Starting an AI retro practice

Judge Schlegel’s framework is designed to assist judges in leveraging available GenAI tools while preserving the crucial human aspects of judicial decision-making: wisdom and independent judgment. The monthly retro serves as the practical application of this intention. 

Dedicate 30 minutes each month for a review of cases that involved AI assistance. The three guiding questions provide a structured approach: 

    • Did AI save time? Document the metrics.
    • Where did it err? Capture the patterns.
    • What prompt will we reuse? Build the library. 

This practice is intentionally lightweight, fostering a feedback loop without imposing significant administrative demands. More crucially, it shifts the perspective of chamber staff regarding AI—from a complex enigma to an understandable, measurable, and improvable resource.

Moving from experimentation to mastery

As stated by Judge Herbert B. Dixon Jr. regarding the Sedona guidelines, “these guidelines are not the conclusion of a mission. They signify a starting point.” This sentiment applies equally to AI implementation in judicial environments.

Immediate answers may not be forthcoming, which is entirely normal.
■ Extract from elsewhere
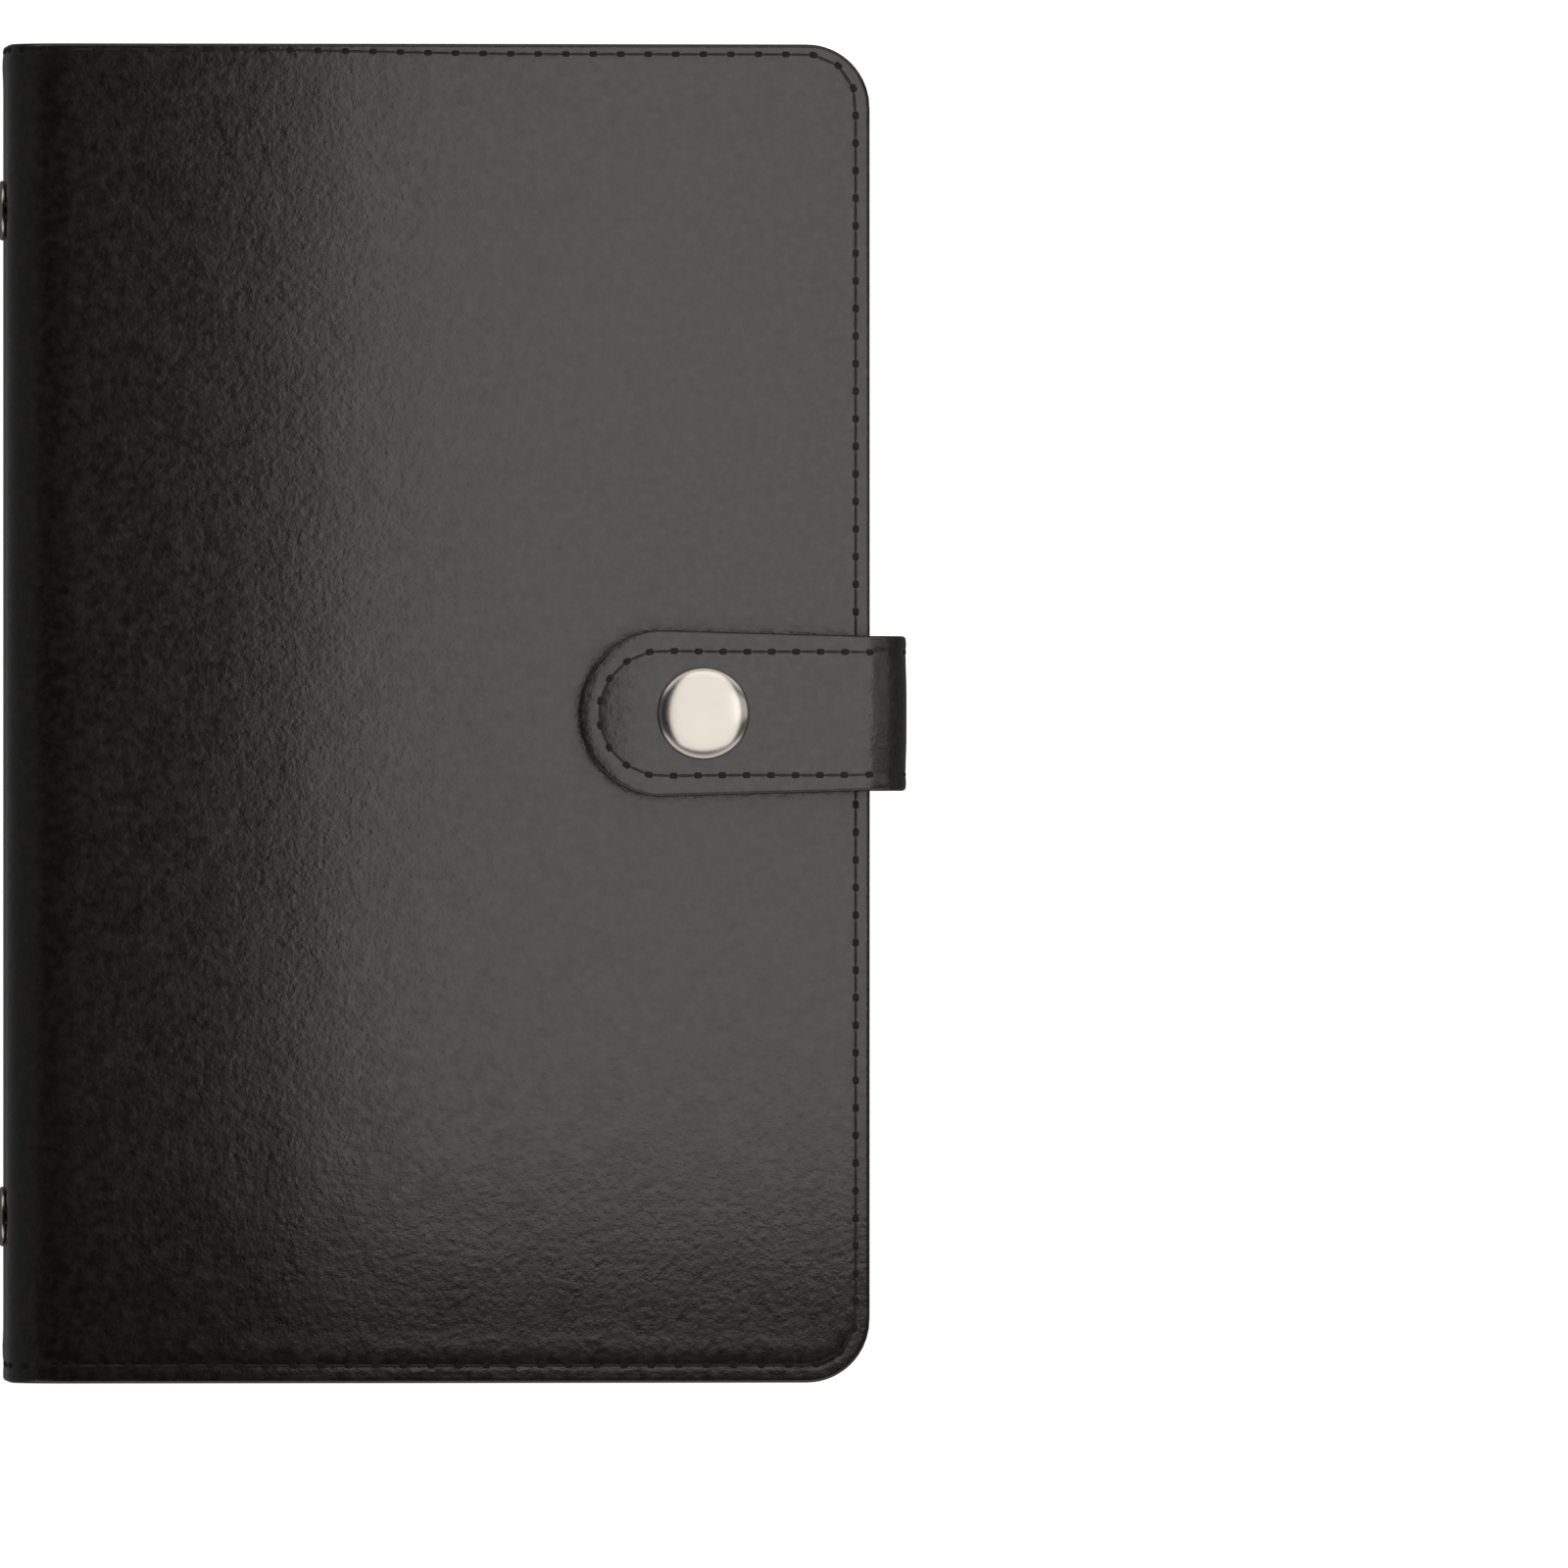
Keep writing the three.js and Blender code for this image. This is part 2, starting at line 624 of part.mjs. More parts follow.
// Clear envelope: two films welded on three sides and along the binding strip, open at its top
function envelope(i) {
  const dz = (i - (ENVELOPE_COUNT - 1) / 2) * ENVELOPE_PITCH;
  const slope = Math.asin(dz / RING_R);
  const wireHalf = WIRE_R / Math.cos(slope);
  const thick = 2 * FILM_T + ENVELOPE_SLIT;
  const lean = Math.abs(Math.tan(slope)) * thick / 2;
  const ringX = place([RING_CENTRE + RING_R * Math.cos(slope), 0])[0];
  const holeX = ringX + HOLE_R - wireHalf - lean - HOLE_REST_GAP;
  const z = MID_Z + dz;
  const x0 = holeX - HOLE_MARGIN;
  const x1 = x0 + ENVELOPE_WIDTH;
  const half = ENVELOPE_HEIGHT / 2;
  const shape = panel(x0, x1, -half, half, ENVELOPE_CORNER, 2);
  for (const y of RING_PLACES) {
    const hole = new THREE.Path();
    hole.absarc(holeX, y, HOLE_R, 0, 2 * Math.PI, true);
    shape.holes.push(hole);
  }
  const body = alongZ(shape, z - thick / 2, z + thick / 2, 6);
  const pocket = box(
    x0 + BINDING_WIDTH, x1 - ENVELOPE_WELD,
    -half + ENVELOPE_WELD, half + 1,
    z - ENVELOPE_SLIT / 2, z + ENVELOPE_SLIT / 2,
  );
  return body.subtract(pocket);
}

// Assembly
const wallet = new THREE.Group();
wallet.name = 'cash_envelope_wallet';

function add(name, solid, look, parent = wallet) {
  const mesh = new THREE.Mesh(geometryOf(solid), look(name));
  mesh.name = name;
  parent.add(mesh);
}

add('front_cover_leather', skinOf('front').subtract(studHole), leather);
add('front_cover_board', coverBoard(THICKNESS - boardDepth - BOARD_T).subtract(studHole), board);
add('front_cover_lining', liningOf('front').subtract(studHole), lining);
add('card_pocket_upper', cardPocket(0), lining);
add('card_pocket_lower', cardPocket(1), lining);
add('back_cover_leather', skinOf('back').subtract(tabSlot()), leather);
add('back_cover_board', coverBoard(boardDepth).subtract(tabSlot()), board);
add('back_cover_lining', liningOf('back').subtract(tabSlot()), lining);
add('spine_leather', rivetHoles(skinOf('spine')), leather);
add('spine_lining', rivetHoles(liningOf('spine')), lining);

const spineBoardHalf = MID_Z - SPINE_CURVE - 0.1;
const boardX = SPINE_X + boardDepth;
add('spine_board', rivetHoles(box(
  boardX, boardX + BOARD_T, -boardHalf, boardHalf, MID_Z - spineBoardHalf, MID_Z + spineBoardHalf,
)), board);

add('snap_stud', snapStud(), nickel);
add('snap_stud_backing', snapBacking(), nickel);
add('strap', strap(), leather);
add('snap_cap', snapCap(), nickel);
add('snap_socket', snapSocket(), nickel);

add('ring_plate', ringPlate(), nickel);
RIVET_PLACES.forEach((y, i) => add(`plate_rivet_${i + 1}`, rivet(y), nickel));
add('ring_blade_front', blade(1), nickel);
add('ring_blade_back', blade(-1), nickel);
RING_PLACES.forEach((y, i) => {
  add(`half_ring_front_${i + 1}`, halfRing(1, y), nickel);
  add(`half_ring_back_${i + 1}`, halfRing(-1, y), nickel);
});
add('opening_lever_top', lever(1), nickel);
add('opening_lever_bottom', lever(-1), nickel);

for (let i = 0; i < ENVELOPE_COUNT; i += 1) {
  add(`envelope_${i + 1}`, envelope(i), clearFilm);
}

export default wallet;
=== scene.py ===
import math

import bmesh
import bpy
import numpy as np
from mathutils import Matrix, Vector


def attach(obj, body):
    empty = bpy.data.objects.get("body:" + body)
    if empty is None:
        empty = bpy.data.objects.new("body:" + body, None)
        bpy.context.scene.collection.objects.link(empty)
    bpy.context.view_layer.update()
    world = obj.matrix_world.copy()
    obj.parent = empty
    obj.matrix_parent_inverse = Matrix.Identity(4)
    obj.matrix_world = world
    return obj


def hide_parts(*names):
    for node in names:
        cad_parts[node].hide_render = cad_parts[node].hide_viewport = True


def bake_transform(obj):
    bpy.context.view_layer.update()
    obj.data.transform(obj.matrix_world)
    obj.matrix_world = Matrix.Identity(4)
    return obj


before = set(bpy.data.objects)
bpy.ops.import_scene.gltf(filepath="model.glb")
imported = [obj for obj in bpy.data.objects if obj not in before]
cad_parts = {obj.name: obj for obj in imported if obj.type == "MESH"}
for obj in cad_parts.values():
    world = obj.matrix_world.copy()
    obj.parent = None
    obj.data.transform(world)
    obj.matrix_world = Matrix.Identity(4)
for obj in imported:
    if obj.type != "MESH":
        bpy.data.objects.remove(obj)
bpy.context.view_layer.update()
MM = 0.001

# Jacket sizes, in millimetres, as in part.mjs
HEIGHT, WIDTH, THICK = 190.0, 122.3, 30.0
CURVE, CORNER = 8.2, 9.0
SPINE_X, FORE_X = -WIDTH / 2, WIDTH / 2
CURVE_X = SPINE_X + CURVE
MID_Z = THICK / 2
SKIN = 1.75
LINING_FROM, LINING_TO = 1.8, 2.6
LINING_INSET = 0.3
RUN_UP = MID_Z - CURVE
RUN_CURVE = math.pi * CURVE / 2
RUN_FLAT = FORE_X - CURVE_X
RUN = RUN_UP + RUN_CURVE + RUN_FLAT

# Seams: margin from the edge at the foot and the fore-edge, and length of a stitch with its gap
FOOT_MARGIN, SIDE_MARGIN = 2.5, 2.05
STITCH, STRAP_STITCH = 3.93, 3.5
STITCH_LIFT, STITCH_GAP = 0.03, 1.0

# Strap and snap
STRAP_REACH, STRAP_OUTSTAND, STRAP_LIFT = 41.5, 5.4, 2.55
STRAP_HALF_T, TAB_HALF_T = 0.8, 0.325
STRAP_TIP_R, STRAP_FOLD_HALF = 11.8, 11.0
LOW_BEND, HIGH_BEND = 3.8, 6.2
TIP_DROP = 1.5
TAB_DEPTH = 7.8
TAB_Z = 1.325
TIP_X = FORE_X - STRAP_REACH
SNAP_X = TIP_X + 17.5
STRAP_FACE = FORE_X + STRAP_OUTSTAND - STRAP_HALF_T
STRAP_MID = THICK + STRAP_LIFT + STRAP_HALF_T
STRAP_TOP = STRAP_MID + STRAP_HALF_T
CAP_R, CAP_RISE = 6.55, 1.98
CAP_POST_R, CAP_POST = 1.45, 1.7

# Ring mechanism
RINGS = [-63.5, -44.5, -25.5, 25.5, 44.5, 63.5]
LAYER_GAP = 0.15
RING_X = SPINE_X + LINING_TO + LAYER_GAP + 10.7
RING_R, WIRE_R, RING_SWEEP = 9.2, 1.29, math.radians(125)
RING_FOOT = SPINE_X + 2.75 + 1.2
RIVETS = [-71.5, 71.5]
RIVET_R, RIVET_RISE = 4.25, 1.3
METAL_LIFT = 0.03


class Wire:
    """A node socket that adds, multiplies and mixes like a number."""

    def __init__(self, tree, socket):
        self.tree, self.socket = tree, socket

    def _math(self, operation, a, b):
        return node(self.tree, "ShaderNodeMath", {0: a, 1: b}, operation=operation)

    def __add__(self, other):
        return self._math("ADD", self, other)

    def __mul__(self, other):
        return self._math("MULTIPLY", self, other)

    def __pow__(self, other):
        return self._math("POWER", self, other)

    __radd__, __rmul__ = __add__, __mul__

    def stretch(self, low, high):
        """0 below low, 1 above high, smooth between."""
        return node(self.tree, "ShaderNodeMapRange", {0: self, 1: low, 2: high},
                    interpolation_type="SMOOTHSTEP")

    def mix(self, a, b):
        """Colour a where this is 0, colour b where it is 1."""
        made = self.tree.nodes.new("ShaderNodeMix")
        made.data_type = "RGBA"
        plug(self.tree, made.inputs[0], self)
        plug(self.tree, made.inputs[6], a)
        plug(self.tree, made.inputs[7], b)
        return Wire(self.tree, made.outputs[2])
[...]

Over time, judges will discern the most effective methods, preemptively identify potential problems, and build a data-supported case illustrating that their use of AI is both thoughtful and impactful.

Judge Schlegel tailored his framework to “meet judges where they are,” acknowledging that many courts lack specialized AI tools or dedicated technical staff. The three-question methodology embodies this practicality—it can be readily implemented in real judicial settings.

The potential is undeniable: AI can enhance judicial efficiency without jeopardizing independence. The route forward is equally clear: measure outcomes, learn from missteps, and cultivate knowledge through intentional practice. This approach transcends simple implementation; it transforms AI from a precarious experiment into a sustainable advantage.